For the Noodles & Vegetables:
  • 8 oz wide rice noodles

  • 1 tbsp sesame oil

  • 1 red bell pepper, julienned

  • 1 carrot, julienned

  • 1 cup snow peas

  • 2 green onions, sliced (for garnish)

  • ¼ cup roasted peanuts, chopped (for garnish)

  • 2 tbsp Szechuan sauce (for drizzling)

For the Sweet & Spicy Peanut Sauce:
  • ½ cup creamy peanut butter

  • 2 tbsp soy sauce

  • 1 tbsp hoisin sauce

  • 1 tbsp rice vinegar

  • 1 tbsp honey or brown sugar

  • 1 tsp chili garlic sauce (adjust to taste)

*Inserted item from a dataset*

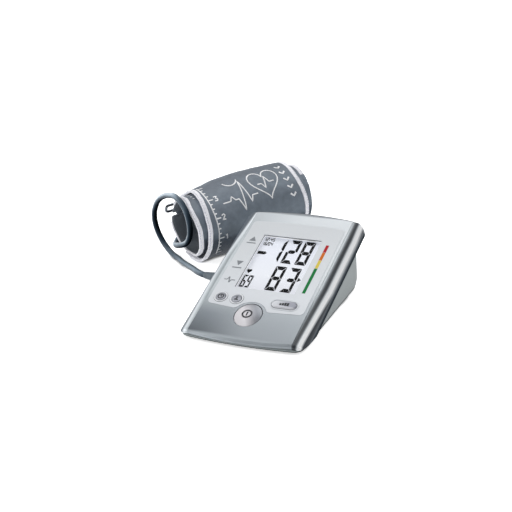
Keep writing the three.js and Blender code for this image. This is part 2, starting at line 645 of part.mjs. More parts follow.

  • ½ cup warm water (adjust for consistency)

For the Spicy Chili Mayo:
  • 3 tbsp mayonnaise

  • 1 tbsp Sriracha or chili sauce

  • ½ tsp sesame oil

  • 1 tsp lime juice (optional)

Preparation

Marinate the beef:

In a bowl, mix all marinade ingredients. Add ground beef and mix well. Let marinate for at least 1 hour in the fridge.

Smoke the beef:

Preheat a smoker to 225°F. Spread the marinated ground beef on a foil-lined tray in a thin, even layer. Smoke for 45–60 minutes, stirring halfway through to prevent clumping and to ensure even smoke absorption.

Cook the noodles:

Prepare the rice noodles according to package directions. Drain and rinse under cold water; set aside.

Prepare the peanut sauce:

Whisk together peanut butter, soy sauce, hoisin, vinegar, honey, chili garlic sauce, and warm water until smooth and creamy. Set aside.

Stir-fry the vegetables:

In a large wok or skillet, heat sesame oil over medium-high heat. Add red bell pepper, carrot, and snow peas. Stir-fry for 2–3 minutes until just tender-crisp.

Combine everything:

Add the smoked ground beef to the skillet, breaking it apart gently. Add cooked noodles and peanut sauce, tossing everything to coat well and heat through.

Make the chili mayo:

Whisk mayo, Sriracha, sesame oil, and lime juice in a small bowl until smooth. Transfer to a squeeze bottle or spoon for drizzling.

Garnish and serve:

Plate the noodles. Drizzle with spicy chili mayo, then top with green onions and chopped peanuts for crunch and freshness.